If you're interested in reading about how Google uses their monorepo,
they have a paper you can read through:
https://research.google.com/pubs/pub45424.html

It's not clear to me reading the paper if they do this for all of
their projects(including public repos on github) or just in-house
code; it sounds like the latter. It's not something that would be
practical for most projects.

-Robert Middleton

On Wed, Jan 24, 2018 at 7:45 PM, Matt Sicker <boa...@gmail.com> wrote:
> I'm going to sum up my view here: if we split up repos to include plugins
> that depend on log4j-core, then we first need to define and release a
> stable plugin API. If we can't guarantee BC for plugins, then there's no
> realistic way to both split out additional plugins and have them be
> officially endorsed plugins.

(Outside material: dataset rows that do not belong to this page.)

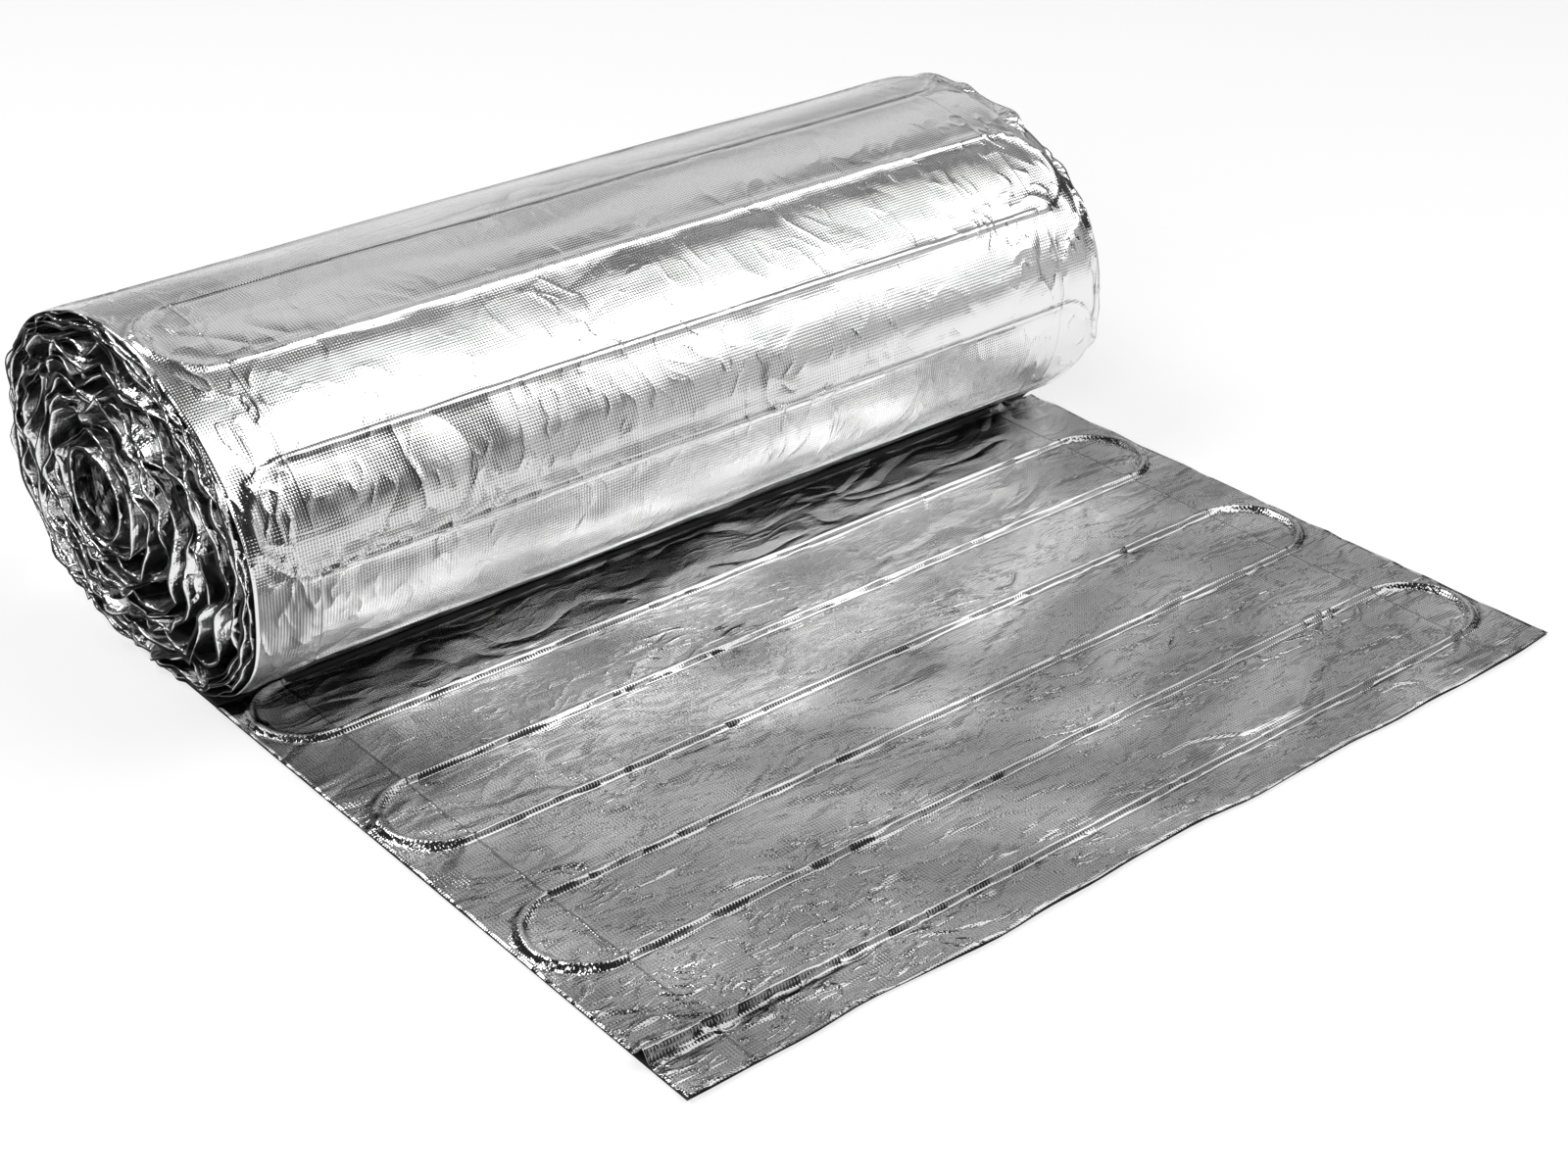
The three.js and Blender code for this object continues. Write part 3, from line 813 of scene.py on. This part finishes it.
def roll_looks(x, length):
    """How creased, how bright and how dark the outermost turn is."""
    along = first_run + top_run * run_pitch + length - top_length
    on_run = 1 - smooth_step(cable_distance(x, along), 0.9 * MM, 1.5 * MM)
    on_yarn = np.maximum(bell(x - yarn_lines[0], 0.9 * MM), bell(x - yarn_lines[1], 0.9 * MM))
    # Painted shade along the yarns, deeper where they cross the cable.
    return roll_creased(x, length), 1, on_yarn * (0.12 + 0.5 * on_run)


def roll_to_cable(x, length):
    """How far points of the outermost turn lie from the cable."""
    return cable_distance(x, first_run + top_run * run_pitch + length - top_length)


run_phase = (top_length - top_run * run_pitch) % run_pitch
outer_lines = along_lines(sheet_back - roll_axis_y, outer_end, run_phase, 0.72 * MM, 4.2 * MM)
outer = sheet_piece("outermost_turn", across_lines(4.6 * MM), outer_lines, outer_place, roll_looks,
                    0.3 * MM, roll_to_cable, inside_out=True)
outer.data.materials.append(wound_finish)
outer.data.materials.append(film_and_shade_finish)
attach(outer, "root")
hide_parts("rolled_mat")

# %% [markdown]
# Inside it the strip winds on towards the bore. Only the edges of these turns show, crumpled and waving, with
# dark gaps between them. The two sheets part at the edge, so each is made as a spiral of its own, with its
# lines close together towards both ends.

# %% Inner turns
inner_start, inner_end = outer_end - 20 * MM, spiral_length[-1]
edge_steps = np.array([0, 1.2, 2.6, 4.2, 6.2, 9, 13, 19, 30, 60]) * MM


def wander(length, seed, shortest, longest, rise):
    """A seeded wave along the strip, the same for both of its sheets."""
    waves = np.random.default_rng(seed)
    height = np.zeros_like(length)
    for _ in range(8):
        height += np.sin(2 * np.pi * length / waves.uniform(shortest, longest) + waves.uniform(0, 2 * np.pi))
    return height * rise / math.sqrt(8)


def inner_place(side):
    """A function that places one sheet of the inner turns: side 1 is the outer sheet and -1 the inner."""
    def place(x, length):
        _, _, angle = on_spiral(length, 0 * length)
        share = share_at(angle)
        to_edge = np.minimum(x - left_edge, right_edge - x)
        free = smooth_step(share, 0.0, 0.3) * (1 - 0.6 * smooth_step(share, 0.86, 0.92))
        crumple = wander(length, 1, 14 * MM, 50 * MM, 1.5 * MM) * np.exp(-to_edge / (12 * MM))
        lip = wander(length, 2, 16 * MM, 110 * MM, 4.2 * MM) * np.exp(-to_edge / (7 * MM))
        gap = np.clip(wander(length, 3, 40 * MM, 160 * MM, 1.2 * MM), 0.1 * MM, None)
        parted = gap * np.exp(-to_edge / (5 * MM))
        slow = wander(length, 4, 110 * MM, 260 * MM, 0.8 * MM)
        loose = (slow + crumple + lip) * (0.12 + 0.88 * free)
        y, z, _ = on_spiral(length, side * (0.4 * MM + parted) + loose)
        poke = wander(length, 5, 16 * MM, 90 * MM, 2.0 * MM) * np.exp(-to_edge / (12 * MM))
        step_out = 2.0 * MM * smooth_step(1 - share, 0, 0.06) * np.exp(-(x - left_edge) / (60 * MM))
        out = bore_mouth * (1 - share) + step_out - poke * (0.3 + 0.7 * free)
        return x - out, y, np.maximum(z, 1 * MM)

    return place


def inner_looks(x, length):
    """The inner turns are all crumpled, at full tone, and without painted shade marks."""
    return 0.8, 1, 0


x_from_edges = np.concatenate([left_edge + edge_steps, [middle_x], (right_edge - edge_steps)[::-1]])
for name, side in (("inner_turns_outer_sheet", 1), ("inner_turns_inner_sheet", -1)):
    turns = sheet_piece(name, x_from_edges, spaced([inner_start, inner_end], [3.6 * MM]), inner_place(side),
                        inner_looks, 0.25 * MM, inside_out=side > 0)
    turns.data.materials.append(edge_finish)
    turns.data.materials.append(film_and_shade_finish)
    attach(turns, "root")
    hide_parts("rolled_mat")

# %% [markdown]
# The cable and the yarns are right as they come from the CAD source, and need only their finish.

# %% Cable and yarns
cable_finish, tree = new_material("extruded polymer cable sheath")
surface = add_node(tree, "ShaderNodeBsdfPrincipled", [("Base Color", linear("#2b2c2e")), ("Roughness", 0.45)])
add_node(tree, "ShaderNodeOutputMaterial", [("Surface", surface.outputs["BSDF"])])
yarn_finish, tree = new_material("twisted glass yarn")
surface = add_node(tree, "ShaderNodeBsdfPrincipled", [("Base Color", linear("#e6e4dc")), ("Roughness", 0.8)])
add_node(tree, "ShaderNodeOutputMaterial", [("Surface", surface.outputs["BSDF"])])
node_finishes = {"heating_cable": cable_finish, "left_yarn": yarn_finish, "right_yarn": yarn_finish}
for node_name, finish in node_finishes.items():
    node_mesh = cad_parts[node_name].data
    node_mesh.materials.clear()
    node_mesh.materials.append(finish)
    print(node_name, "has", len(node_mesh.polygons), "faces, finished as", finish.name)
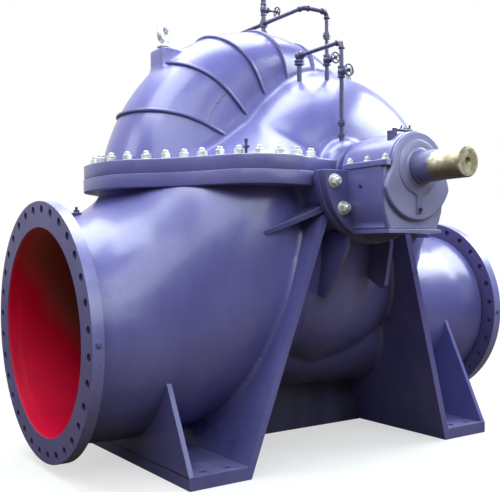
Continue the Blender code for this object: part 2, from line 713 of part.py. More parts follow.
def build_shaft(parts, guides):
    """Pump shaft from inside the free end's cover to the bare driven end with its keyway."""
    shaft = cylinder("pump_shaft", (0, -SHAFT_STEP_Y, SHAFT_Z), (0, FREE_END_Y, SHAFT_Z), SHAFT_R,
                     parts, "steel", sides=40)
    stub = as_cutter(cylinder("stub_form", (0, -SHAFT_END_Y, SHAFT_Z), (0, -SHAFT_STEP_Y + 0.05, SHAFT_Z),
                              SHAFT_END_R, guides, sides=40))
    keyway = as_cutter(box("keyway_form", (-KEYWAY_WIDTH / 2, -SHAFT_END_Y - 0.05,
                                           SHAFT_Z + SHAFT_END_R - KEYWAY_DEPTH),
                           (KEYWAY_WIDTH / 2, -SHAFT_END_Y + KEYWAY_LENGTH, SHAFT_Z + 0.2), guides))
    unite(shaft, [stub])
    cut(shaft, [keyway])
    set_origin(shaft, (0, 0, SHAFT_Z))
    return shaft


def tube(name, points, parts, radius=PIPE_R):
    """Rigid pipe along straight runs, with its ends capped."""
    curve = bpy.data.curves.new(name, "CURVE")
    curve.dimensions = "3D"
    curve.bevel_depth = radius
    curve.bevel_resolution = 2
    curve.use_fill_caps = True
    spline = curve.splines.new("POLY")
    spline.points.add(len(points) - 1)
    for target, point in zip(spline.points, points):
        target.co = (*point, 1.0)
    return add_object(name, curve, "paint", parts)


def set_origin(item, point):
    """Put the origin of a moving piece on its own axis."""
    item.data.transform(Matrix.Translation(-Vector(point)))
    item.location = point


def hand_wheel(name, centre, axis, parts, guides):
    """Rim, two crossed spokes and a hub, turned about the valve's stem."""
    bm = bmesh.new()
    bmesh.ops.create_circle(bm, segments=6, radius=WHEEL_RIM_R)
    bmesh.ops.rotate(bm, verts=bm.verts, matrix=Matrix.Rotation(math.pi / 2, 3, "X"))
    bmesh.ops.translate(bm, verts=bm.verts, vec=(WHEEL_R, 0, 0))
    bmesh.ops.spin(bm, geom=bm.verts[:] + bm.edges[:], cent=(0, 0, 0), axis=(0, 0, 1),
                   angle=math.tau, steps=18, use_merge=True)
    bmesh.ops.remove_doubles(bm, verts=bm.verts, dist=0.0001)
    wheel = add_object(name, mesh_from(bm, name), "paint", parts)
    half = WHEEL_RIM_R * 0.6
    spokes = [as_cutter(box(name + "_bar_form", (-WHEEL_R, -half, -half), (WHEEL_R, half, half), guides)),
              as_cutter(box(name + "_cross_form", (-half * 1.1, -WHEEL_R, -half * 0.9),
                            (half * 1.1, WHEEL_R, half * 0.9), guides))]
    hub = as_cutter(cylinder(name + "_hub_form", (0, 0, -0.008), (0, 0, 0.01), 0.011, guides, sides=12))
    place = Matrix.Translation(Vector(centre)) @ along(axis)
    for item in [wheel, hub] + spokes:
        item.data.transform(place)
    unite(wheel, spokes + [hub])
    set_origin(wheel, centre)
    return wheel


def rounded_route(points, bend, steps=4):
    """Points of a route whose corners are replaced by short arcs."""
    points = [Vector(point) for point in points]
    route = [points[0]]
    for before, corner, after in zip(points, points[1:], points[2:]):
        into = (corner - before).normalized()
        out = (after - corner).normalized()
        centre = corner - into * bend + out * bend
        for i in range(steps + 1):
            angle = math.pi / 2 * i / steps
            route.append(centre - out * bend * math.cos(angle) + into * bend * math.sin(angle))
    route.append(points[-1])
    return route


def valve(name, x, y, low, high, stem_side, stem_length, parts, guides):
    """Upright valve body with a bonnet and stem that point along stem_side."""
    middle = (low + high) / 2
    body = cylinder(name, (x, y, low), (x, y, high), VALVE_R, parts, sides=16)
    side = Vector(stem_side)
    start = Vector((x, y, middle))
    bonnet = cylinder(name + "_bonnet_form", start, start + side * (VALVE_R + 0.02), 0.016, guides,
                      sides=12)
    stem = cylinder(name + "_stem_form", start, start + side * stem_length, 0.006, guides, sides=8)
    unite(body, [as_cutter(bonnet), as_cutter(stem)])
    return start + side * (stem_length + 0.008 + GAP)


def flush_line(side, name, parts, guides):
    """Flushing pipe from the crest of the casing to the stuffing box of one end."""
    x = FLUSH_X
    top = FLUSH_TOP_Z
    drop_y = side * FLUSH_DROP_Y
    tube(name + "_flush_pipe", rounded_route(
        [(x, side * FLUSH_START_Y, FLUSH_START_Z), (x, side * FLUSH_START_Y, top), (x, drop_y, top),
         (x, drop_y, FLUSH_VALVE_Z + VALVE_HALF + GAP)], 0.03), parts)
    wheel_at = valve(name + "_flush_valve", x, drop_y, FLUSH_VALVE_Z - VALVE_HALF,
                     FLUSH_VALVE_Z + VALVE_HALF, (0, side, 0), 0.055, parts, guides)
    hand_wheel(name + "_flush_wheel", wheel_at, (0, side, 0), parts, guides)
    upper_end = FLUSH_VALVE_Z - VALVE_HALF - GAP
    union_top = FLUSH_UNION_Z + UNION_HALF
    tube(name + "_flush_dropper", [(x, drop_y, upper_end), (x, drop_y, union_top + GAP)], parts)
    cylinder(name + "_flush_union", (x, drop_y, FLUSH_UNION_Z - UNION_HALF), (x, drop_y, union_top),
             UNION_R, parts, sides=6)
    tube(name + "_flush_tail", [(x, drop_y, FLUSH_UNION_Z - UNION_HALF - GAP),
                                (x, drop_y, FLUSH_END_Z)], parts)


def balance_line(side, name, parts, guides):
    """Venting pipe from the tee on the crest to the top of one suction chamber."""
    x_run = VENT_X
    x_drop = BALANCE_DROP_X
    y_drop = side * BALANCE_DROP_Y
    tube(name + "_balance_pipe", rounded_route(
        [(x_run, VENT_Y + side * (TEE_R + GAP), BALANCE_TOP_Z), (x_run, y_drop, BALANCE_TOP_Z),
         (x_drop, y_drop, BALANCE_TOP_Z), (x_drop, y_drop, BALANCE_VALVE_Z + VALVE_HALF + GAP)], 0.03),
        parts)
    wheel_at = valve(name + "_balance_valve", x_drop, y_drop, BALANCE_VALVE_Z - VALVE_HALF,
                     BALANCE_VALVE_Z + VALVE_HALF, (0, side, 0), 0.075, parts, guides)
    hand_wheel(name + "_balance_wheel", wheel_at, (0, side, 0), parts, guides)
    tube(name + "_balance_tail", [(x_drop, y_drop, BALANCE_VALVE_Z - VALVE_HALF - GAP),
                                  (x_drop, y_drop, BALANCE_END_Z)], parts)


def vent_stack(parts, guides):
    """Tee on the crest of the volute, with the vent valve above it."""
    tee = cylinder("vent_tee", (VENT_X, VENT_Y, VENT_BASE_Z), (VENT_X, VENT_Y, BALANCE_TOP_Z + 0.03),
                   TEE_R, parts, sides=16)
    seat = BALANCE_TOP_Z + 0.03 + GAP
    wheel_at = valve("vent_valve", VENT_X, VENT_Y, seat, VENT_TOP_Z, (1, 0, 0), 0.10, parts, guides)
    hand_wheel("vent_wheel", wheel_at, (1, 0, 0), parts, guides)
    return tee


def eye_bolt(name, x, z, parts, guides):
    """Lifting eye on a lug: a ring that stands in the plane of the shaft's axis."""
    bm = bmesh.new()
    bmesh.ops.create_circle(bm, segments=8, radius=EYE_WIRE_R)
    bmesh.ops.rotate(bm, verts=bm.verts, matrix=Matrix.Rotation(math.pi / 2, 3, "X"))
    bmesh.ops.translate(bm, verts=bm.verts, vec=(EYE_R, 0, 0))
    bmesh.ops.spin(bm, geom=bm.verts[:] + bm.edges[:], cent=(0, 0, 0), axis=(0, 0, 1),
                   angle=math.tau, steps=18, use_merge=True)
    bmesh.ops.remove_doubles(bm, verts=bm.verts, dist=0.0001)
    bmesh.ops.rotate(bm, verts=bm.verts, matrix=Matrix.Rotation(math.pi / 2, 3, "X"))
    bmesh.ops.translate(bm, verts=bm.verts, vec=(x, 0, z + EYE_SHANK + EYE_R))
    eye = add_object(name, mesh_from(bm, name), "zinc", parts)
    shank = as_cutter(cylinder(name + "_shank_form", (x, 0, z + GAP), (x, 0, z + EYE_SHANK + 0.01),
                               0.028, guides, sides=16))
    unite(eye, [shank])
    return eye


def main():
    clear_scene()
    parts = new_collection("double_suction_pump")
    guides = new_collection("cutters")
    make_material("paint", PAINT, 0.35, 0.0)
    make_material("steel", STEEL, 0.4, 0.9)
    make_material("zinc", ZINC, 0.35, 0.8)
    build_casing(parts, guides)
    clearance = clearances(guides)
    build_branches(parts, guides, clearance)
    build_feet(parts, guides, clearance)
    for side, name in ((-1, "driven"), (1, "free")):
        build_bearing(side, name, parts, guides)
        flush_line(side, name, parts, guides)
        balance_line(side, name, parts, guides)
    build_shaft(parts, guides)
    vent_stack(parts, guides)
    for i, (x_low, x_high, z_low, z_high) in enumerate(LUGS):
        eye_bolt(("suction_eye_bolt", "discharge_eye_bolt")[i], (x_low + x_high) / 2, z_high, parts, guides)


main()
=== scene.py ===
import math
import random

import bmesh
import bpy
from mathutils import Matrix, Vector


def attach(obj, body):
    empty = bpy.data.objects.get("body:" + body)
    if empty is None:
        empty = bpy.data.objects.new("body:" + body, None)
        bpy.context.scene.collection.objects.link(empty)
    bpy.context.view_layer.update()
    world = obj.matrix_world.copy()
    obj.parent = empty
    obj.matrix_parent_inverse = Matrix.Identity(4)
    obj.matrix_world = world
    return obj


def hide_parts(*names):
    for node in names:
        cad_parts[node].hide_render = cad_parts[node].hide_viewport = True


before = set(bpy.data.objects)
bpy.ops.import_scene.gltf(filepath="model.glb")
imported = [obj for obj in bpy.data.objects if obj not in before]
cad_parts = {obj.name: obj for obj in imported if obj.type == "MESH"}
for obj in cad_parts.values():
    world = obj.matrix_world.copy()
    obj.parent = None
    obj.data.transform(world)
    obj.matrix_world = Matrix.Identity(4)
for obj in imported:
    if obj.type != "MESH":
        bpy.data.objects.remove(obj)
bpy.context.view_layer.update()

UP = (0, 0, 1)
ENDS = ((-1, "driven"), (1, "free"))
GAP = 0.0003
JOINT_GAP = 0.0005

# Main layout, in metres. +X runs from suction to discharge, and the driven end points to -Y
SHAFT_Z = 1.68
PIPE_Z = 0.79
SUCTION_FACE_X = -1.63
SUCTION_BACK_X = -1.565
DISCHARGE_FACE_X = 1.55
DISCHARGE_BACK_X = 1.484
CASTING_WALL = 0.045

# Suction and discharge flanges
SUCTION_R = 0.7425
SUCTION_BORE_R = 0.597
SUCTION_PITCH_R = 0.695
SUCTION_HOLES = 32
SUCTION_HOLE_R = 0.0245
DISCHARGE_R = 0.65
DISCHARGE_BORE_R = 0.47
DISCHARGE_PITCH_R = 0.605
DISCHARGE_HOLES = 28
DISCHARGE_HOLE_R = 0.021

# Volute: a spiral whose outer radius and width grow with the angle
VOLUTE_START_R = 0.85
VOLUTE_RISE = 0.12
VOLUTE_CURVE = 0.245
VOLUTE_LOWER_RISE = 0.28
VOLUTE_FIRST = -15
VOLUTE_LAST = 275
VOLUTE_INNER_R = 0.25
VOLUTE_HALF_WIDTH = 0.15
VOLUTE_WIDENING = 0.235
VOLUTE_ROUNDING = 1.05
VOLUTE_FULLNESS = 2.1

# Ribs on the volute: their profile is (along the volute, height), and they lean forward on the crest
RIB_COUNT = 7
RIB_FIRST = 37.6
RIB_STEP = 20
RIB_LEAN = 0.058
RIB_PROFILE = [(-0.011, -0.02), (-0.011, 0.009), (-0.007, 0.0138), (0.0, 0.0148), (0.007, 0.0138),
               (0.011, 0.009), (0.011, -0.02)]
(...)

If said plugins were completely outside Apache
> (e.g., personal GitHub pages), then it wouldn't be as strict.
>
> Also, I find it hard to believe that Google really uses a monorepo anymore.
> Such an idea wouldn't work too well with software that isn't continuously
> released.
>
> I suppose that's an alternative: I'd be open to splitting up repos however
> desired if releases were continually published to avoid version number
> synchronisation efforts, but I'm not so sure how well that meshes with the
> Apache Way for releasing software.